Dataset records:
◆ ◆ ◆ ◆ ◆ ◆ ◆

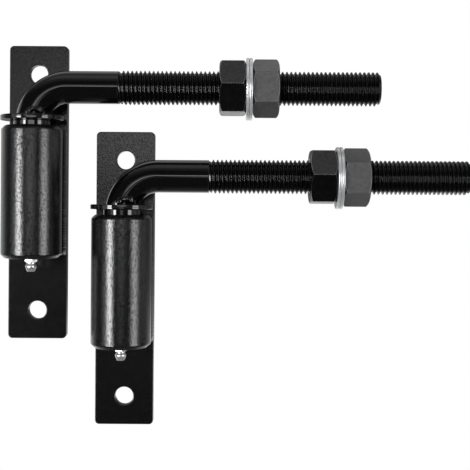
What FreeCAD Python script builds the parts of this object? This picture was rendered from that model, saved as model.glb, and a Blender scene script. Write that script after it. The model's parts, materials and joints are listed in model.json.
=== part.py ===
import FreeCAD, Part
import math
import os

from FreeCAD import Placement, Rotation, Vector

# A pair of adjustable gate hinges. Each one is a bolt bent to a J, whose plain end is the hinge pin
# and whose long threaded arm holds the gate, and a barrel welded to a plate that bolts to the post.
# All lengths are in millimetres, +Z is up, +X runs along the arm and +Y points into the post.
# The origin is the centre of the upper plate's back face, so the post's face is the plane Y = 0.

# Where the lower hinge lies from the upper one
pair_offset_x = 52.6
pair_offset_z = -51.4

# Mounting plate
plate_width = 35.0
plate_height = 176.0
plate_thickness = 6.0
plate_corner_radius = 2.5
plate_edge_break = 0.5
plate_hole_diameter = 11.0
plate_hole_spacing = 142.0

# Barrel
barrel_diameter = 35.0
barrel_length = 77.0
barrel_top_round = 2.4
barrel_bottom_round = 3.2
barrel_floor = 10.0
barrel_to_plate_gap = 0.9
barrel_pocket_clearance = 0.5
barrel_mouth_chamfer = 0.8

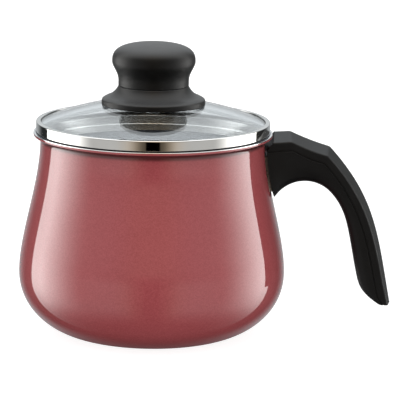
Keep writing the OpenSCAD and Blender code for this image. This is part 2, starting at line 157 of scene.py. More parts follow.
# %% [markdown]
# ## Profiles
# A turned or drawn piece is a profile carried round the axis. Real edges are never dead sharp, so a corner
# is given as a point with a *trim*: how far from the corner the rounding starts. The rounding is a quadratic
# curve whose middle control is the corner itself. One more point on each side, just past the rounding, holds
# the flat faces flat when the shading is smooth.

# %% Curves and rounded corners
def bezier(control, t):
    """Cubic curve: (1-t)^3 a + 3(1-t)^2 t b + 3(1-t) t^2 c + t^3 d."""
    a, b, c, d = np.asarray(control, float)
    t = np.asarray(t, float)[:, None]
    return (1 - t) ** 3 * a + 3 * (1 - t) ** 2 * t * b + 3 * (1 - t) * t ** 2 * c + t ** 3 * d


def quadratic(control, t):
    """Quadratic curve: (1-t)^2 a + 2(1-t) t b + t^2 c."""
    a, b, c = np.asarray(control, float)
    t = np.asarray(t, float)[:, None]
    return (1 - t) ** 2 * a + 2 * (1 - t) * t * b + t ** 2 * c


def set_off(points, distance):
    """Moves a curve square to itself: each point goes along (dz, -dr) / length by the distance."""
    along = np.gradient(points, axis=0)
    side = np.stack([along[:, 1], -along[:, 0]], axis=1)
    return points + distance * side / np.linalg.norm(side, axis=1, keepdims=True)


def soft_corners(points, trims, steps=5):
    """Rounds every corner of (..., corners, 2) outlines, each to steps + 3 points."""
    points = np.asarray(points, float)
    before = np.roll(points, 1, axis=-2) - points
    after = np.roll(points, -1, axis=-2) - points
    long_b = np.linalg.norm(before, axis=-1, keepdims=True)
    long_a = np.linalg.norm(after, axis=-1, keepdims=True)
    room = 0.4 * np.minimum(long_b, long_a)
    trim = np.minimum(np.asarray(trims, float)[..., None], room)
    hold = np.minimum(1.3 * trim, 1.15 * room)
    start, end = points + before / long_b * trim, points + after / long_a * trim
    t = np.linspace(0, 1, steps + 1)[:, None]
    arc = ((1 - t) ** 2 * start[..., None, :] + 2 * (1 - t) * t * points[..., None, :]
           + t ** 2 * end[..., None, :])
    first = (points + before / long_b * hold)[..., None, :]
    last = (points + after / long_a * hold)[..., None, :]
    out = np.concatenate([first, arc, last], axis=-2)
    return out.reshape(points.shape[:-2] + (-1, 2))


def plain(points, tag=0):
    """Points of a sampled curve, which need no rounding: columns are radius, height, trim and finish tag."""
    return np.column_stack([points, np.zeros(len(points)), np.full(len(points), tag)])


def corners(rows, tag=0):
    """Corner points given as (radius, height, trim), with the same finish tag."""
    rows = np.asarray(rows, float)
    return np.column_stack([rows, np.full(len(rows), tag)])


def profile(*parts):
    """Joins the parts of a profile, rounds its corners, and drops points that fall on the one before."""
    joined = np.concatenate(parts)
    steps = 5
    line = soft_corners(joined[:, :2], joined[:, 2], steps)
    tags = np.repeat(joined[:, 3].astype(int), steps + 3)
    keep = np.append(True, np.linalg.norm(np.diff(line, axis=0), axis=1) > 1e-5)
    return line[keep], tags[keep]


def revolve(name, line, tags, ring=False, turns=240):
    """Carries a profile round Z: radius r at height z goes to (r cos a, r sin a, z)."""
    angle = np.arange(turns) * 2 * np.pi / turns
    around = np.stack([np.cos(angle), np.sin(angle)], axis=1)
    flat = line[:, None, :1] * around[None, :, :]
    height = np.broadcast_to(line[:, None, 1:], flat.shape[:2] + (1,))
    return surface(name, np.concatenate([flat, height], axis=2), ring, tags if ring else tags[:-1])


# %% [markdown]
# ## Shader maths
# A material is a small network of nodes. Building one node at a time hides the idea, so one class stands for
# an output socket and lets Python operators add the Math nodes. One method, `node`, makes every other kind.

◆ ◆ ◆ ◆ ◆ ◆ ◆

§ THE EXERCISE:
In the listing above, find the line containing "Keep writing the" and the line containing "# the flat faces". Output them and every line between, exactly, and nothing else.

§ WRITTEN SOLUTION:
Keep writing the OpenSCAD and Blender code for this image. This is part 2, starting at line 157 of scene.py. More parts follow.
# %% [markdown]
# ## Profiles
# A turned or drawn piece is a profile carried round the axis. Real edges are never dead sharp, so a corner
# is given as a point with a *trim*: how far from the corner the rounding starts. The rounding is a quadratic
# curve whose middle control is the corner itself. One more point on each side, just past the rounding, holds
# the flat faces flat when the shading is smooth.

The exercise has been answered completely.